Task details:
Repeat the lines below exactly as written, please, from the line with "that it lies on" to the line with "bpy.context.scene.collection.objects.link(empty)", both lines included, and no others.

Data section:

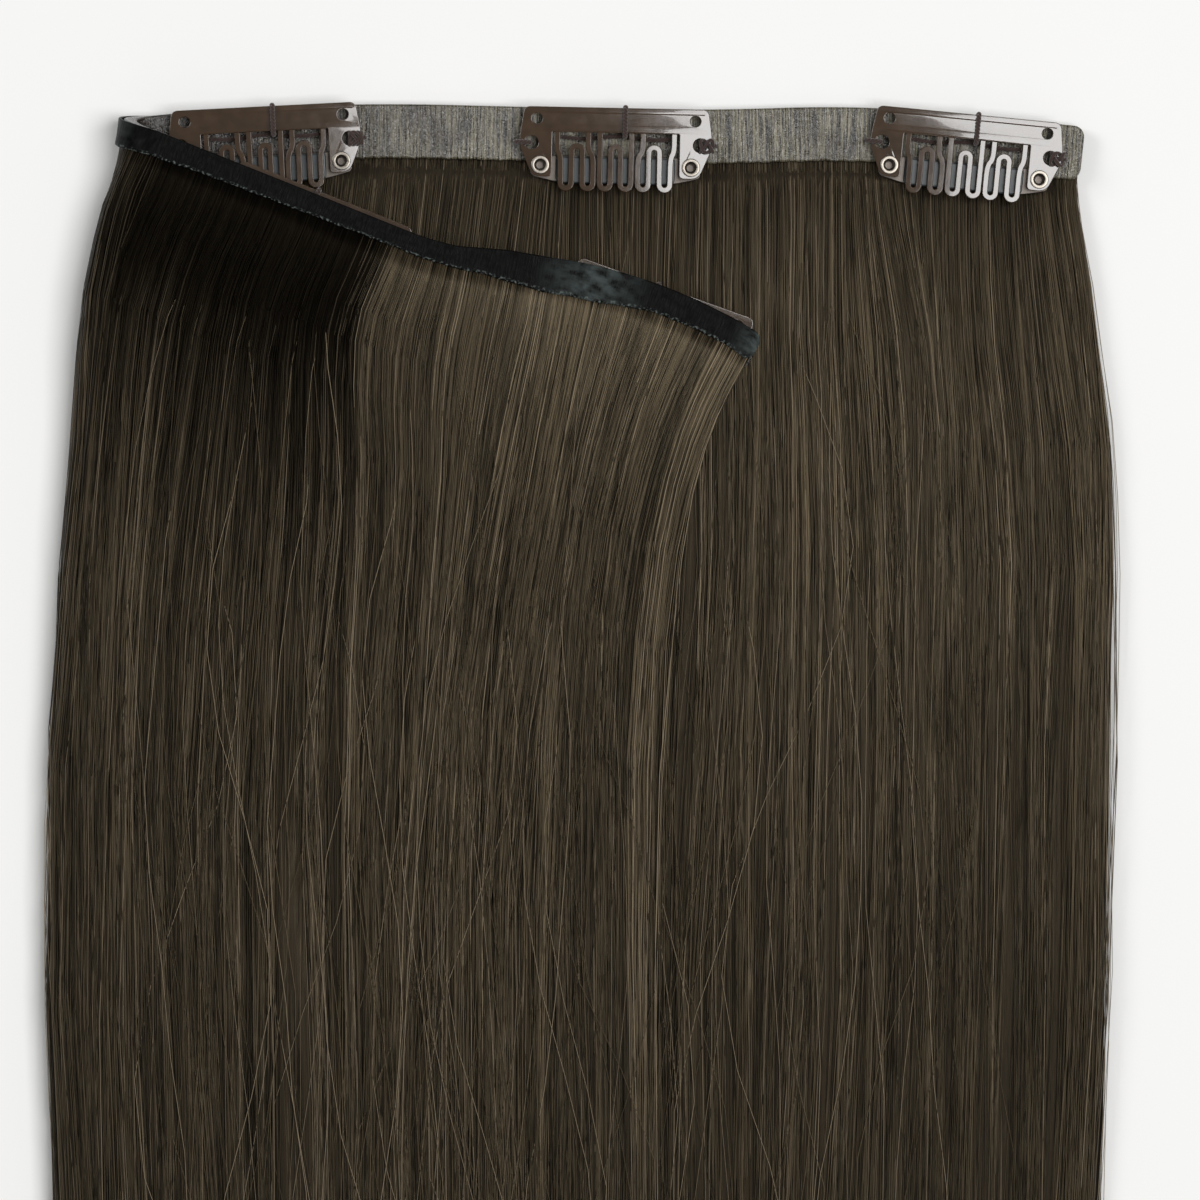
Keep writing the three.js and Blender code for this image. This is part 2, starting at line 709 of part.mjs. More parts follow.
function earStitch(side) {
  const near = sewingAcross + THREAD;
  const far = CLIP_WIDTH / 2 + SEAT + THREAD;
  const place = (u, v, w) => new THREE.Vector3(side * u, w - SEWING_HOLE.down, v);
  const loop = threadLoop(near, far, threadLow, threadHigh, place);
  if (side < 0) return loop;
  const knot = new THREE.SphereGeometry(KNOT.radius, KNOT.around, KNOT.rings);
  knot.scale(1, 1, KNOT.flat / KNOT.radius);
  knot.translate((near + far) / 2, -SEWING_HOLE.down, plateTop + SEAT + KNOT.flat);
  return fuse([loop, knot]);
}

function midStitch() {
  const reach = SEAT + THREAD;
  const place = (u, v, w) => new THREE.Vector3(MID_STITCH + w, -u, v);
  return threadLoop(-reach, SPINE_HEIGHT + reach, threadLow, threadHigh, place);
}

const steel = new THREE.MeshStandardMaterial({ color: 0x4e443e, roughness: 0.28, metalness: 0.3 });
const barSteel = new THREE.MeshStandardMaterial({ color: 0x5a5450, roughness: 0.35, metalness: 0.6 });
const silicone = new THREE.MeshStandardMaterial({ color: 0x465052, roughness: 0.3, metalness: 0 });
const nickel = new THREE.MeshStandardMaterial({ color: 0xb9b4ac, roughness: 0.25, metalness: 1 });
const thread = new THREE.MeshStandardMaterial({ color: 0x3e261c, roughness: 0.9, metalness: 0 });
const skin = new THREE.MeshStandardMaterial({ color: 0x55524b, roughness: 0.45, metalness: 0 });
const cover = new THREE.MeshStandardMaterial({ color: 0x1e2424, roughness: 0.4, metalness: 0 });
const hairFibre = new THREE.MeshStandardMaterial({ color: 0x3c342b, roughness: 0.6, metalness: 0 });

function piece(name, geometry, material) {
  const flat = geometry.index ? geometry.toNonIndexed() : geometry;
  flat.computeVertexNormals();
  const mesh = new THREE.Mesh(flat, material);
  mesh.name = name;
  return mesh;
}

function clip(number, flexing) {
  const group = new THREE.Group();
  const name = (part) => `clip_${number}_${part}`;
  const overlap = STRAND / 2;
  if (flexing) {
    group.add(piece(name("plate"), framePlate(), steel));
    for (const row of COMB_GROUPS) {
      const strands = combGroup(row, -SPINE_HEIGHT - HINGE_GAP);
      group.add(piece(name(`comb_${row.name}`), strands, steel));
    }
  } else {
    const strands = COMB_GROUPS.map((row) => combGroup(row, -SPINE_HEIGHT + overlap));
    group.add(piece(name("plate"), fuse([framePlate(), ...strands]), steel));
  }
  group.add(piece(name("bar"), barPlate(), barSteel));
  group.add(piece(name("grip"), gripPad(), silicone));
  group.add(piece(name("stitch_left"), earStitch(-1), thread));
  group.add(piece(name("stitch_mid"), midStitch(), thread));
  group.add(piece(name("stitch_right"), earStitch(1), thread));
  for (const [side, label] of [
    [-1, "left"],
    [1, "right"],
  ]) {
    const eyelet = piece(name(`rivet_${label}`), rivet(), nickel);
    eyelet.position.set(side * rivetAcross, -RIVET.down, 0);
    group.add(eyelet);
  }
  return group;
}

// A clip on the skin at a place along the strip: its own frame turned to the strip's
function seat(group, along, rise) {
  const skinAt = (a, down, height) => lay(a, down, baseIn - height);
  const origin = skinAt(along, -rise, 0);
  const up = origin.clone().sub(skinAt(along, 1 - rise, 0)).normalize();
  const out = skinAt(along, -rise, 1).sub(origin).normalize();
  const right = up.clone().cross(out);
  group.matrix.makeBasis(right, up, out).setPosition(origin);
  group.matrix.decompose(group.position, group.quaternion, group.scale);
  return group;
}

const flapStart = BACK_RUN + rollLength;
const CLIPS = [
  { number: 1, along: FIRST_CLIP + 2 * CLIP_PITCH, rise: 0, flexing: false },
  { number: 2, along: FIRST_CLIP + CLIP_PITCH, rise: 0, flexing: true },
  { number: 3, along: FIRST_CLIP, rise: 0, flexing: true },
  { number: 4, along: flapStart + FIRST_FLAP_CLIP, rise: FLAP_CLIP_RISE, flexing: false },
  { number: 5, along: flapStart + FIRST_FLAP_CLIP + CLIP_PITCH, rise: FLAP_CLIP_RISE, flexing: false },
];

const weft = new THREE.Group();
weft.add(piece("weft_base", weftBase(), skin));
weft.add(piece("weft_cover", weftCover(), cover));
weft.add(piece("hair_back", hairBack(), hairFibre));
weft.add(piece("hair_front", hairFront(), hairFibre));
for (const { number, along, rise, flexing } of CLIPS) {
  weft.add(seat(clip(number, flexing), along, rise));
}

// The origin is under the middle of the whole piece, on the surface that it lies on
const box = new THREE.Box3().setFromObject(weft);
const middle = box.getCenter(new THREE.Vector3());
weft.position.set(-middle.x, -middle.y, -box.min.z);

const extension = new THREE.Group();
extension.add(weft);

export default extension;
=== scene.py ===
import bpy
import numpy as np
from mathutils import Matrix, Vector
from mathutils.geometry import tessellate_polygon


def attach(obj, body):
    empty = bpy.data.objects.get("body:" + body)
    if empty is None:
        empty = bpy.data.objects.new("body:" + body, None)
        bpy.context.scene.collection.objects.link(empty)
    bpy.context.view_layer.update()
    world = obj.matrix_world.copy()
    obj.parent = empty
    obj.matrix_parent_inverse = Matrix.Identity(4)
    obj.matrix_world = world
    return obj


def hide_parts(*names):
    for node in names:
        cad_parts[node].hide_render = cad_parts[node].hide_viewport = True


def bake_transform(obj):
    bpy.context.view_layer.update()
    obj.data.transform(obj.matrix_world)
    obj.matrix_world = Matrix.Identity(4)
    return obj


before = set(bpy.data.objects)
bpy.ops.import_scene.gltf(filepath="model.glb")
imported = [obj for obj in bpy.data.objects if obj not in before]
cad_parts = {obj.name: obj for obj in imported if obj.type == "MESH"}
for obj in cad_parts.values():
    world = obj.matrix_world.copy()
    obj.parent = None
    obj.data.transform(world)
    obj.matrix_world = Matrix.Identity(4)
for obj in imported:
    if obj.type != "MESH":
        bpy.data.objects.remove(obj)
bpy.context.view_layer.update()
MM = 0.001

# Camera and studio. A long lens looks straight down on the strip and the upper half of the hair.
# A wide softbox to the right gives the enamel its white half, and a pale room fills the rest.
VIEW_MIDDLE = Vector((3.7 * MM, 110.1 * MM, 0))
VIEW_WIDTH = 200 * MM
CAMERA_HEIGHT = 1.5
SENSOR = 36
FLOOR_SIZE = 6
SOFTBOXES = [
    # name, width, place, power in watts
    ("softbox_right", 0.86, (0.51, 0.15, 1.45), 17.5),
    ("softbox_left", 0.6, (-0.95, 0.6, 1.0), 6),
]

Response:
// The origin is under the middle of the whole piece, on the surface that it lies on
const box = new THREE.Box3().setFromObject(weft);
const middle = box.getCenter(new THREE.Vector3());
weft.position.set(-middle.x, -middle.y, -box.min.z);

const extension = new THREE.Group();
extension.add(weft);

export default extension;
=== scene.py ===
import bpy
import numpy as np
from mathutils import Matrix, Vector
from mathutils.geometry import tessellate_polygon


def attach(obj, body):
    empty = bpy.data.objects.get("body:" + body)
    if empty is None:
        empty = bpy.data.objects.new("body:" + body, None)
        bpy.context.scene.collection.objects.link(empty)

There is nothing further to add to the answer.